God’s special verse/thought for me today________________

Thank You Lord for: ____________________________________


From small ads in newspapers to giant billboards, from flyers to TV spots – advertising is ‘in’. Advertising has become an art – or a distraction, depending on how you see it.
How different was Jesus. In today’s Gospel, we read about a spectacular miracle: two blind men receiving their eyesight. And what does Jesus tell them? “Take care that no one learns about this!” Jesus could have been the greatest advertiser. His miracles were more impressive than the most stunning giant billboard. “Tell everybody,” He could have told those He had healed. “Go around the whole land and tell everybody what I have done.” But no! The kingdom of God comes quietly to those who have faith in Christ and open their hearts to Him. More than proclaiming His miracles, He wanted His disciples to proclaim the arrival of the kingdom of God. More than advertising Himself, He wanted the Good News of God’s love and mercy to be known. And this “policy” began with His birth. He was born in the darkness of the night, in a dark cave, unknown to those who count in the world.

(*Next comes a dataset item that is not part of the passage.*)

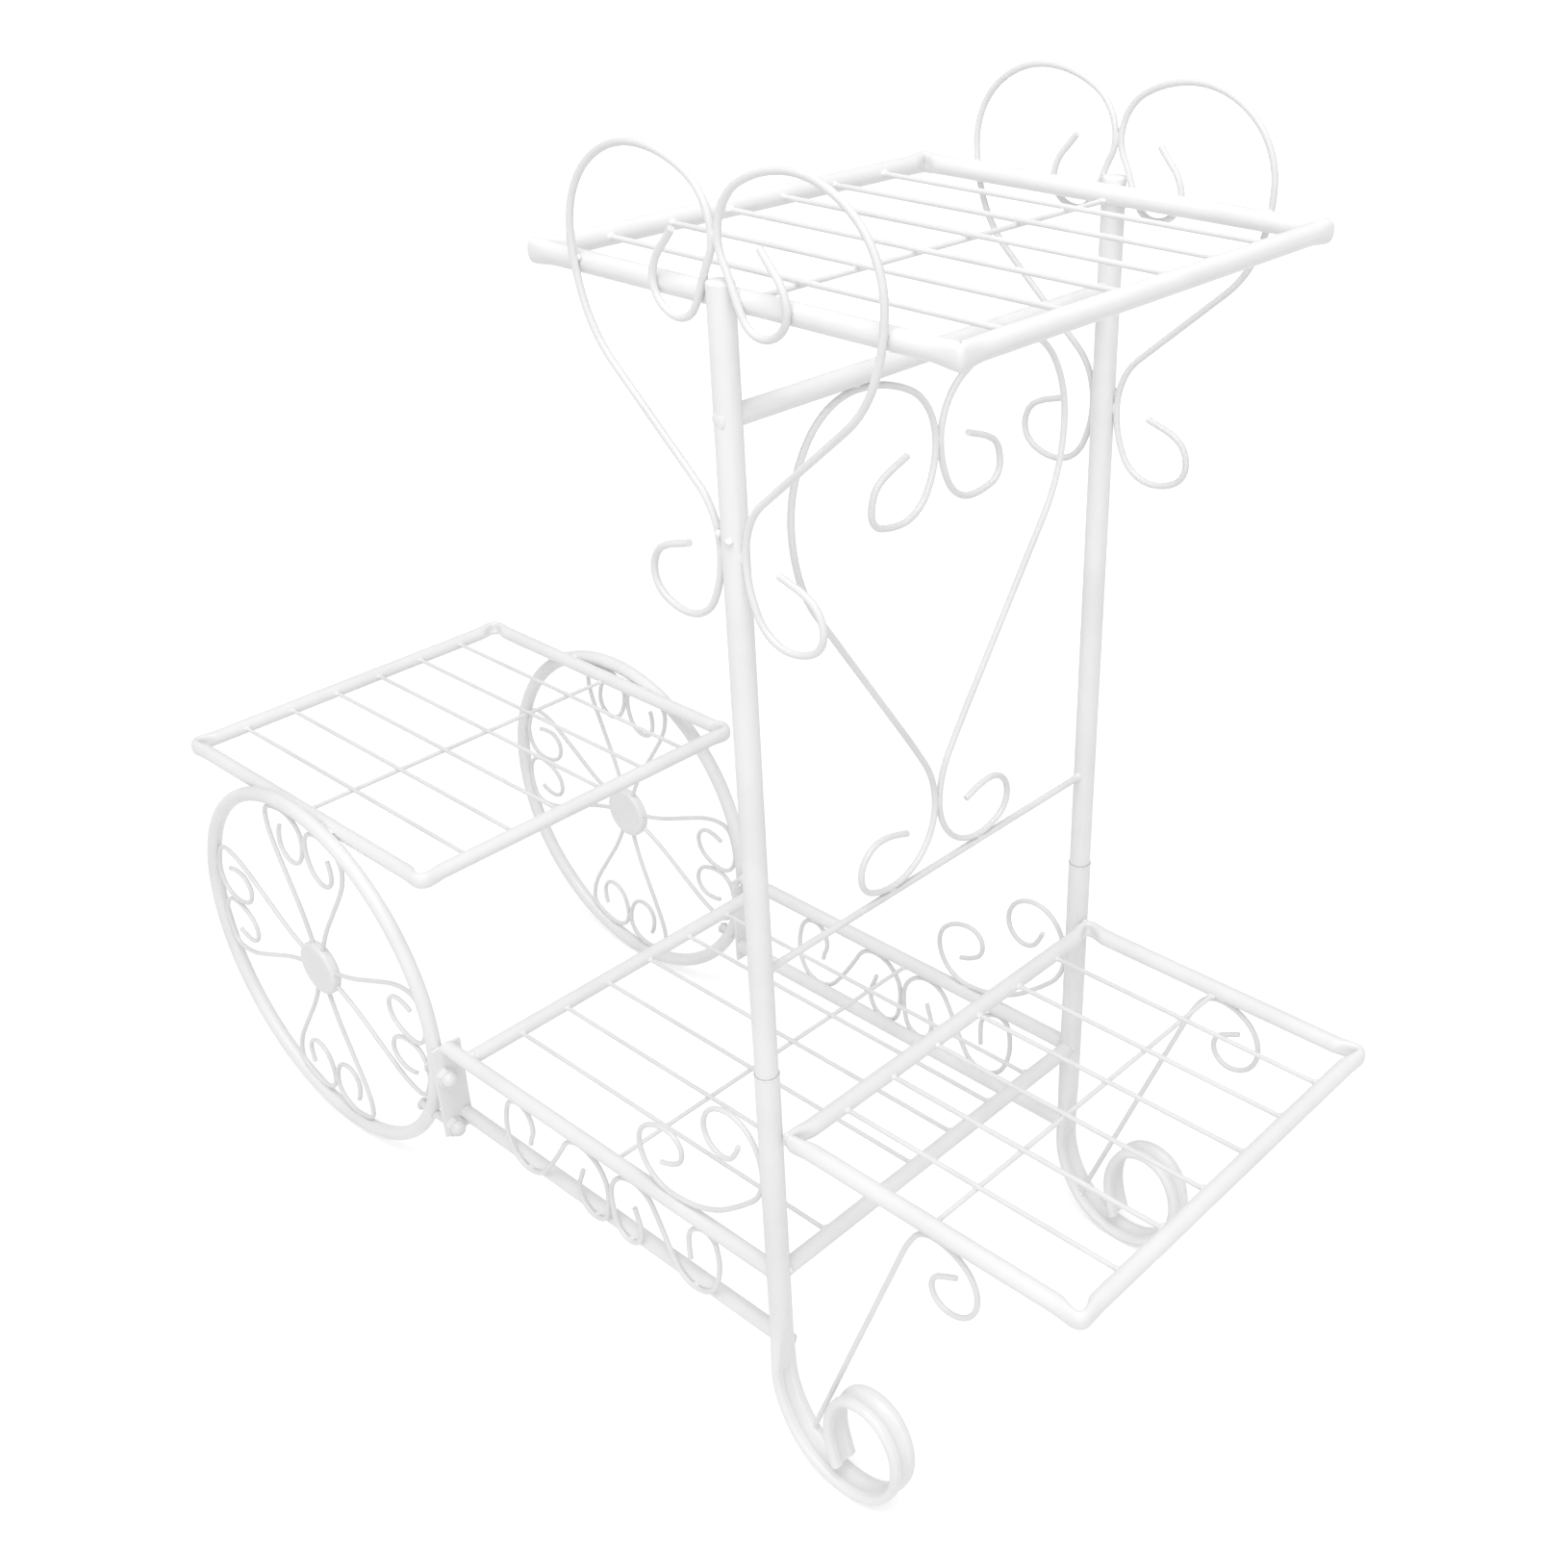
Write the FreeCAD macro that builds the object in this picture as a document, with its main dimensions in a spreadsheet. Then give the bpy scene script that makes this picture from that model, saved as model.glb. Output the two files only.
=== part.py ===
import FreeCAD, Part
import Sketcher
import math
import os
import re

from FreeCAD import Placement, Rotation, Vector

# Flower cart stand: a plant stand shaped like a little cart. Two posts carry a
# rectangular shelf on top, two ring wheels carry a second one behind, a third
# one sticks out in front and a bed joins posts and wheels near the ground.
# X runs along the cart (wheels at the back, -X), Y across it and Z up. All
# pieces are laid out from the line of the posts (x = 0) and from the ground
# (z = 0), then shifted together so that the origin lies under the middle.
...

What have we made of Christmas! Nothing of the original mystery is left. The peaceful coming of the Savior has been drowned by the noise of advertising firms, loudspeakers, drunken revelers who sway home after their “Christmas parties.”
“Take care that no one learns about this!” The mystery of Christ’s birth and life can only be approached in reverent silence, in awe and adoration; it is advertised only in silence and understood by those who tune in to this silence. During this Advent, why not spend more time in a quiet Adoration Chapel than in a noisy mall? If you want to experience a blessed and grace- filled Christmas – take care that no one learns you spend much of your time in the silent presence of your Savior. Fr. Rudy Horst
Reflection Question:
Why do I avoid silence? Am I afraid of silence and quiet? How can I make room in my daily schedule to spend more time in the obscurity of silent adoration?
Lord, I have allowed myself to be influenced by our noisy, hectic time. And so I have lost something essential: the awe before the mystery of Your Incarnation and presence. Remind me in these days again and again of this and draw me into the silence of Your presence where I can find peace, happiness and Your blessings.
St. Gerard, bishop of Braga, pray for us.